The idea of art at Pali Village Cafe seemed adept. There is a charming effortlessness about the space that always makes me feel at home and like any home I’m in — be it that of a friend, my own and my sites — I feel an insatiable desire to fill it with art. Shilpa Gupta, wisely pointed out during our first round table, that if you can’t take the public to the art, take the art to the public.

“If a gallery is next to the cinema, people are bound to step in,” she insisted. We decided to put her theory to test!  The idea was to make this more than just another restaurant that hangs paintings with little price tags, the art needed to lend itself to the aesthetic and enhance it, more than anything the work needed to bring a new dimension to the space. What we were looking to achieve was an intervention, not an exhibition. I’m not a curator, as an architect I work purely on a visual sensibility.

Project 88’s strong, young and dynamic programme made for an excellent choice of artists. With Sree, we made a selection of artworks that combined attention to concept and space. Twenty two works from Project 88 have found a new home in Bandra for this years end.  I will admit that I enjoyed the poetics of bringing the city’s s southern most gallery all the way across the sea link.

We hope this collaboration helps bridge the gap between the north and south, the visual and conceptual and most of all between art and its audience.

Here’s a little glimpse of what we’ve been working on. Although I’m tempted to take you through every detail and every piece of work, I would much rather you have a look for yourself. Some works are obvious, others are subtle, waiting to be encountered.

If you’re wondering why we didn’t bother having the fallen lamppost outside fixed, it’s because it’s first on the list of artistic interventions at Pali Village Cafe. The artist, Huma Mulji, often addresses notions of neglect and the dysfunctional. Her lamppost has ceased to fall and is in a state of arrest on a street that is never still. It’s flickering light catches the gaze of passers by and calls attention to the isolation and flux of urban existence.

Hemali Bhuta’s Grey Scale, a 10 feet high translucent soap column is placed in the corner by the stairs. Bhuta’s multidisciplinary practice is concerned with the notion of ‘transitory’ space and the elements that contain or create these spaces. Grey Scale is an attempt to transform a space by drawing attention to its often forgotten corners and architectural details.

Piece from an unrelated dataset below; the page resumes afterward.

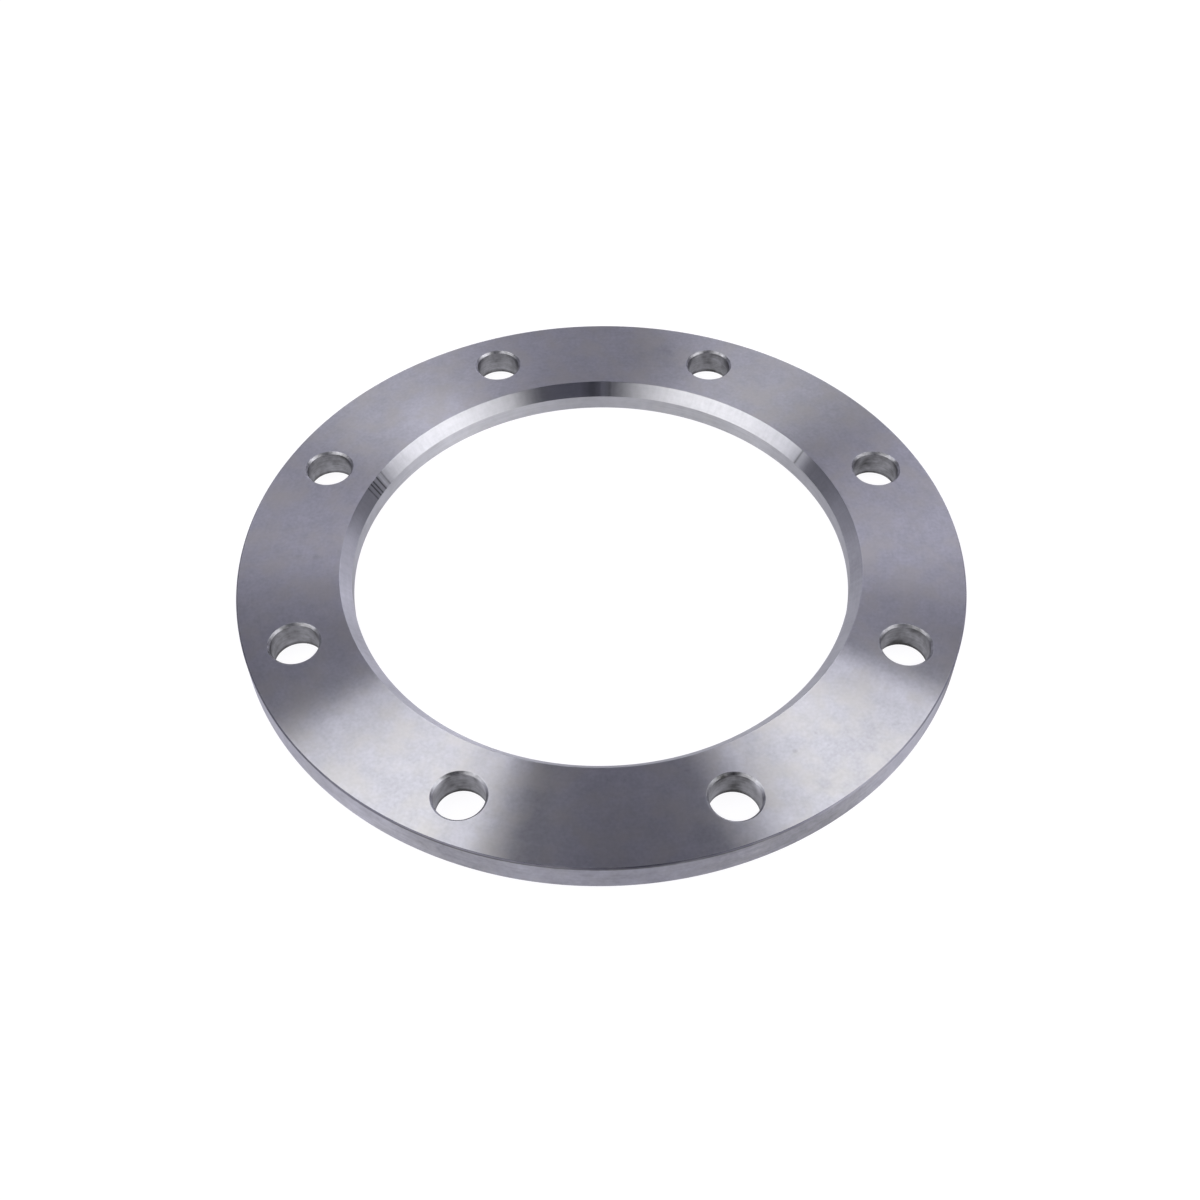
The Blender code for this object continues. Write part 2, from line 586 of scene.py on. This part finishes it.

Pali Village Cafe will also have artworks as table mats on some tables. Raqs Media Collective’s  With Respect to Residue is a project designed to provoke reflection about remnants and waste.

The artists address states of being and histories that end up abandoned as waste, as the detritus of the routine processes that constitute and maintain the world. So at the end of your meal, feel free to take your residue stained mat back home!

Starting sundown, Monali Meher’s polychromatic video is projected on the peripheral glass wall.

In Playing Bazaar, the artist attempts to constantly balance a series of simple objects we encounter in our everyday lives. Meher creates a dialogue of self-reflecting, change and repetition.

In many ways the work is a portrait of each of us. We are constantly dealing with weighing, measuring and balancing in our lives.